A prominent pundit complains the NCAA tournament does not determine the true champion – best team in his view – with a single elimination format.

Baseball is too slow and games last too long. Basketball is boring and needs more scoring. Football needs more referees, cameras and challenges and to reduce the foot’s role in determining a game.

My brother John is a traditionalist, enjoying strategy and good competition. I often rely on his opinion, especially about basketball, when baffled by some current interpretations of old rules.

Traveling is the most baffling. It is still a turnover violation when a player barely moves his pivot foot while holding the basketball.

It is no longer traveling when a player, looking more like a running back, takes three or more steps weaving through the free throw lane to the basket for a shot. Contact with a defender often is ignored.

Even more baffling is what I call the hop stop, when after a step or two the player jump stops, settles and puts up a shot.

John said that one even bothers him – probably wishing it was interpreted that way in his hey day on the court in the 1960s.

Sports is routinely discussed at the End Stool, but I don’t recall anybody complaining about it being boring or broken. Wins, losses, player salaries – and officiating – are common topics.

There are many schemes and strategies coaches use for offense and defense.

During forty years of covering sports I found some coach’s strength was teaching fundamentals and others excelled making adjustments during a game. There probably was no better example than the Al McGuire and Hank Raymonds team at Marquette.

A 35-second shot clock is used in men’s college basketball, while the women have a 30-second clock. Wisconsin high schools do not have a shot clock, while some states do.

Even some coaches are critical of their game, including Geno Auriemma, whose Connecticut women have dominated major college play and won over 100 tournament games in his career.

“I think the game is a joke,” he said during a conference call, including the women’s game. “There’s only like ten teams, out of 25, that actually play the kind of basketball you’d like to watch.”

UConn women are a scoring machine posting wins by 56, 36, 51 and 23 points en route to Tuesday’s NCAA title game against Notre Dame. Auriemma has the pick of the best players and unlike the men’s game there is no one-and-done.

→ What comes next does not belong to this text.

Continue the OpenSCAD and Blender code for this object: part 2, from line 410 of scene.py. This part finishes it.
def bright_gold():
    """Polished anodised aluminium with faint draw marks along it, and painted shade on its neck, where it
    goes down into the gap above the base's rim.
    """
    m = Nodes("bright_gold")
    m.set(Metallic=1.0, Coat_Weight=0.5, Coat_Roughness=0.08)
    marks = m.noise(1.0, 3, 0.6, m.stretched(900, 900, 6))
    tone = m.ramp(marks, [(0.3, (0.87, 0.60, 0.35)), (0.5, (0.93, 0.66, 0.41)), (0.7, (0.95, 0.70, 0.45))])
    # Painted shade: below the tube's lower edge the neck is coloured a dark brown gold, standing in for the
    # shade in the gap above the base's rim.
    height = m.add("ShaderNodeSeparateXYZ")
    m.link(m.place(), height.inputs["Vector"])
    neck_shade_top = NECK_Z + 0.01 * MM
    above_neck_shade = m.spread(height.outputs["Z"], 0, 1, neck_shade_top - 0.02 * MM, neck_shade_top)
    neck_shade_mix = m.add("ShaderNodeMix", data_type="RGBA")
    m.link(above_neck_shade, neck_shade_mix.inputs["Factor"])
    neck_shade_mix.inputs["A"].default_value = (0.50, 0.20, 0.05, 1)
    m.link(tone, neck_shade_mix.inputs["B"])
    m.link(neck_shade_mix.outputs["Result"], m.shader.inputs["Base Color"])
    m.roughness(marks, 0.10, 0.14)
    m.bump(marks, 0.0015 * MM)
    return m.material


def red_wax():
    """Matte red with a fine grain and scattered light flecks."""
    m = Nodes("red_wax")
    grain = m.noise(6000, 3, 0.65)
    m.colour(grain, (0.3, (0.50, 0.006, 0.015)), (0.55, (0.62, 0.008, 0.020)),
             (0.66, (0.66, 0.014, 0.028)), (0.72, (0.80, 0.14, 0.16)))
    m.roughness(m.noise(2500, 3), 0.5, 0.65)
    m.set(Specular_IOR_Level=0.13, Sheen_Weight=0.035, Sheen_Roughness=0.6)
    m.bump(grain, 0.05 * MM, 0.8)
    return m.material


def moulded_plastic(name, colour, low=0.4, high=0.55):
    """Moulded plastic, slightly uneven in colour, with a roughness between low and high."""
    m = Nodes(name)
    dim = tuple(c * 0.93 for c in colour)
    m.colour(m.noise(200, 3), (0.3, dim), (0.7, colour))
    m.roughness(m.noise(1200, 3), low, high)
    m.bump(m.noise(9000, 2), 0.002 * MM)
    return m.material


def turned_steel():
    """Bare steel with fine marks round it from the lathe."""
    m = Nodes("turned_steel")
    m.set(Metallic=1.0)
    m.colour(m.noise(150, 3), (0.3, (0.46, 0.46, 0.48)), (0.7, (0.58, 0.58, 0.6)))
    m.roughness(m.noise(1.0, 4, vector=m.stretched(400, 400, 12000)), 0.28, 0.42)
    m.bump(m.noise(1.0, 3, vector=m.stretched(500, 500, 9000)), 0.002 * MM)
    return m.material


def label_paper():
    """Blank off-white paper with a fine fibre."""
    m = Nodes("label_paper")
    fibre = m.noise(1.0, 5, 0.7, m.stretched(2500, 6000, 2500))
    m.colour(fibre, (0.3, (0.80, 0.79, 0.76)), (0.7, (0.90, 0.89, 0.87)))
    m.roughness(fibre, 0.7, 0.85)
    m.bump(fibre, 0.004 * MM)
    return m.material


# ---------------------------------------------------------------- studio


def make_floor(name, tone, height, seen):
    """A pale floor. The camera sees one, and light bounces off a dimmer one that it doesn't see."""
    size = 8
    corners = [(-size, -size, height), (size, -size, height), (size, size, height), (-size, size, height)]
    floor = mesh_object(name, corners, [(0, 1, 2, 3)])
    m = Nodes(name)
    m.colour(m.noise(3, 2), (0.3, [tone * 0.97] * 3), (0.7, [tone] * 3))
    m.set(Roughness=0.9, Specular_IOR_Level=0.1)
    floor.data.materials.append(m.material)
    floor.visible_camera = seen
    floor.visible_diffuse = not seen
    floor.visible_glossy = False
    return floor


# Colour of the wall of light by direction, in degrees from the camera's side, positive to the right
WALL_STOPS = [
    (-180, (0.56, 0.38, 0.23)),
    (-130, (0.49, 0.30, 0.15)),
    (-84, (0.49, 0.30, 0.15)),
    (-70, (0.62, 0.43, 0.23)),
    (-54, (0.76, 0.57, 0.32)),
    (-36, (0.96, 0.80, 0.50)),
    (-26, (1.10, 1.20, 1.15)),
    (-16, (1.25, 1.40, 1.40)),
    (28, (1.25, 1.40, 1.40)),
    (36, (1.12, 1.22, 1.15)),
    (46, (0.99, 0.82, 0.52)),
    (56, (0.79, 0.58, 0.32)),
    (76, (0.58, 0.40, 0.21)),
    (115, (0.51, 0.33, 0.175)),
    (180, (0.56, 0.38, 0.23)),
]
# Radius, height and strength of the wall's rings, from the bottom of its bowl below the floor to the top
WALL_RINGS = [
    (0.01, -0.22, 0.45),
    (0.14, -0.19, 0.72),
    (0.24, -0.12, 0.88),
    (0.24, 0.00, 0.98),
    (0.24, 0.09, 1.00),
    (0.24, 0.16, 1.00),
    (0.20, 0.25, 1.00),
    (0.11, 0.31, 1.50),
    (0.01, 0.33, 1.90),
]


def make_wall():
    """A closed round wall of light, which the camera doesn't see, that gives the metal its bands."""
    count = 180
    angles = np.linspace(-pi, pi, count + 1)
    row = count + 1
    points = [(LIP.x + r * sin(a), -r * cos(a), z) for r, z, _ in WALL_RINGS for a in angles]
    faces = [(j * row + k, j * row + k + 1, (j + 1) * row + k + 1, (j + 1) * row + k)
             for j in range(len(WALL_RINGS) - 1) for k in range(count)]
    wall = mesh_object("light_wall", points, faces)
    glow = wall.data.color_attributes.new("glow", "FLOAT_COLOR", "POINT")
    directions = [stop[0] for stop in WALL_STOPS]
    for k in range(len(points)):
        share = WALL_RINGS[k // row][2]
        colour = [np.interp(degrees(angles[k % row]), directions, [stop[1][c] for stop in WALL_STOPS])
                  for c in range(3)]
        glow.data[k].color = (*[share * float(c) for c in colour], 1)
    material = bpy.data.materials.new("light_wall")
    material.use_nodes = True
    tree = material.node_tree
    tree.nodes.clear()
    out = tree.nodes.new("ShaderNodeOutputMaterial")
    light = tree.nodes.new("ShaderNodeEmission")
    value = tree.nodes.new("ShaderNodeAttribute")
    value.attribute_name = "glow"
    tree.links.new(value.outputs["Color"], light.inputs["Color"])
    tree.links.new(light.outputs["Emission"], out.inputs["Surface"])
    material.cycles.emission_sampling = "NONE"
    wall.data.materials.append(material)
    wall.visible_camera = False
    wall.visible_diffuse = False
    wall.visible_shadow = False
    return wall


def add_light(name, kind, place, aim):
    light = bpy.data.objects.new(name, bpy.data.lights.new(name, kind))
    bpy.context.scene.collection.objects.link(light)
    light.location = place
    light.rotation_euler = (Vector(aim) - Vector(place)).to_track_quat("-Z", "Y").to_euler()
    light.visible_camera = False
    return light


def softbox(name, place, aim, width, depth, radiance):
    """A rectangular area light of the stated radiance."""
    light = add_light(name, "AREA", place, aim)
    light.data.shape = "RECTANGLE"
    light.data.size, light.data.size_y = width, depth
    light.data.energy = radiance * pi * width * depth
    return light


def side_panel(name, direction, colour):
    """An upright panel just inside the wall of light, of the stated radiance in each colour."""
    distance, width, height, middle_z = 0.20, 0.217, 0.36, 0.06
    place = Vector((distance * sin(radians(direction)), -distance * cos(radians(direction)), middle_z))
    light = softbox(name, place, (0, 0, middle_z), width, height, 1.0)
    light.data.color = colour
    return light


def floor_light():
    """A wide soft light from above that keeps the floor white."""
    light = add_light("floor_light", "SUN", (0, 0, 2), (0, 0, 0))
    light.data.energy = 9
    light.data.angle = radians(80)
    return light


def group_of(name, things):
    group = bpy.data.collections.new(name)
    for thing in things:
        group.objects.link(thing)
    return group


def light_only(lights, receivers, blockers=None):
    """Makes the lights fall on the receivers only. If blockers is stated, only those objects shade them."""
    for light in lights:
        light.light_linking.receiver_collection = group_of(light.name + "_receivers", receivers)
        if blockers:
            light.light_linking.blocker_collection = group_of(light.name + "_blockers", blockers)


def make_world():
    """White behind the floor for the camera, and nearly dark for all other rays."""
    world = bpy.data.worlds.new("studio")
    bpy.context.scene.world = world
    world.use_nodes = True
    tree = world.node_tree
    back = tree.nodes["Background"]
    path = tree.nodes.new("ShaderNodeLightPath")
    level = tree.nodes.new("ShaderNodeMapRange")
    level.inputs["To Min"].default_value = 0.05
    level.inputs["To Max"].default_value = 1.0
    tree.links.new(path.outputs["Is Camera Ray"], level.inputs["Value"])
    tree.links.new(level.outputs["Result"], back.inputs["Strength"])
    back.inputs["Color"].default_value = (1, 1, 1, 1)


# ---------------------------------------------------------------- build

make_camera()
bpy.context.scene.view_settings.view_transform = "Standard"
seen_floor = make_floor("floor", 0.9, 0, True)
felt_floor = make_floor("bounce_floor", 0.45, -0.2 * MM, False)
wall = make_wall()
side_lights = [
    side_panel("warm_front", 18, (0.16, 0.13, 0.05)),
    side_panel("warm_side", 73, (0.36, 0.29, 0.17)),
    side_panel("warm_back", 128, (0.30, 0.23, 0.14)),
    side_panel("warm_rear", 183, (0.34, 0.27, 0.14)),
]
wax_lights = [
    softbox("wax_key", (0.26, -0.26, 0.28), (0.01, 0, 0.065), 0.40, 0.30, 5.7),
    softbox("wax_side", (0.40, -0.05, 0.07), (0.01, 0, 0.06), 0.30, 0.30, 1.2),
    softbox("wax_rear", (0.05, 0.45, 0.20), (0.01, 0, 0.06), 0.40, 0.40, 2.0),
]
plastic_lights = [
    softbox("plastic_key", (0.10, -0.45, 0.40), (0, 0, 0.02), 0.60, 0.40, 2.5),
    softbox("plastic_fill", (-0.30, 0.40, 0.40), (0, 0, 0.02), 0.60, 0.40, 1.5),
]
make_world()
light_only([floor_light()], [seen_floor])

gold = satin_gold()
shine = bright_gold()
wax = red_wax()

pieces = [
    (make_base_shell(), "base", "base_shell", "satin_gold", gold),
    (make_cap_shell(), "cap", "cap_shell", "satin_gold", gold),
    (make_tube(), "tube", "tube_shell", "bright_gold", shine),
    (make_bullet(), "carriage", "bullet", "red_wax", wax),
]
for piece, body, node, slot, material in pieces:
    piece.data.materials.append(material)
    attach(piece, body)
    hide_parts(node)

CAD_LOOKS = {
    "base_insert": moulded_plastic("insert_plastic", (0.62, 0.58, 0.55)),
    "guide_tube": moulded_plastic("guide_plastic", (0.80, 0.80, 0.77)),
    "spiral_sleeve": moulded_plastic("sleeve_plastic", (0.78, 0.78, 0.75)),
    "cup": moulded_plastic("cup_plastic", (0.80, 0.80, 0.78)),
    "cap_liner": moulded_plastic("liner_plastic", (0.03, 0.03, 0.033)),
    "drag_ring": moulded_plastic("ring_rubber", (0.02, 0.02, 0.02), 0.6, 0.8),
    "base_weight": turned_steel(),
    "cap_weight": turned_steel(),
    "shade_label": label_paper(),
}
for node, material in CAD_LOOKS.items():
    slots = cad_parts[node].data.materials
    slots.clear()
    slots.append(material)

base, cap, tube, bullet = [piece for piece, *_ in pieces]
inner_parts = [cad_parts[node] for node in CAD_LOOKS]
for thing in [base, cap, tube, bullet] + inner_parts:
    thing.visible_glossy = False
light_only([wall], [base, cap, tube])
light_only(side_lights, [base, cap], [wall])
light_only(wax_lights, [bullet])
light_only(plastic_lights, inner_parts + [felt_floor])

A defensive team wants to slow the pace of a game, while an offensive team usually wants a quicker pace to get off more shots and points. Controlling the ball is a way to improve the chance of an upset.

College basketball is not what it used to be, but it has nothing to do with the play on the court.

The one-and-done, where freshmen play a year and opt for a professional career, takes maturity and experience out of the game.

“It was disappointing. This was the last game we will be together,” a Kentucky freshman star said after Saturday’s loss to Wisconsin.

That was not the case for the Badgers a year earlier, suffering a last second loss to Kentucky in the semi-final. The juniors on that team used it as motivation to get back to the Final Four and a goal to cut down the nets ending their season.

After outlining this column two 1960s-70s vintage New London athletes – Len Luedtke and Roger Steingraber – stopped to relive some Bulldog feats I witnessed during their careers.

Steingraber played basketball under Dick Bennett, who coached New London, before moving on to coach at UW-Stevens Point and then the Badgers.

Len was a superb heavyweight wrestler and had memorable bouts with Glen Vissers and Gary Zeinert, leaving who was best debatable during their overlapping high school careers.

We laughed about complaints by some fans about “Bennett Ball” being boring and lacking scoring. Bennett turned around the losing culture of the UW program, but it was not good enough.

They wanted more scoring at a helter-skelter pace.

Boring, tell that to a Badger fan, by now even early skeptics of Bennett Ball must realize it is a game of balance – offense and defense, each depending on a set of skills to be proficient.

Bo Ryan has built on the winning atmosphere and “Bo Ball” is basically the same principle of the last three decades at UW – developing the skills of players during a career as a Badger.

“It’s what we do have and what we do with it,” Bo said, of maturity and experience building a team.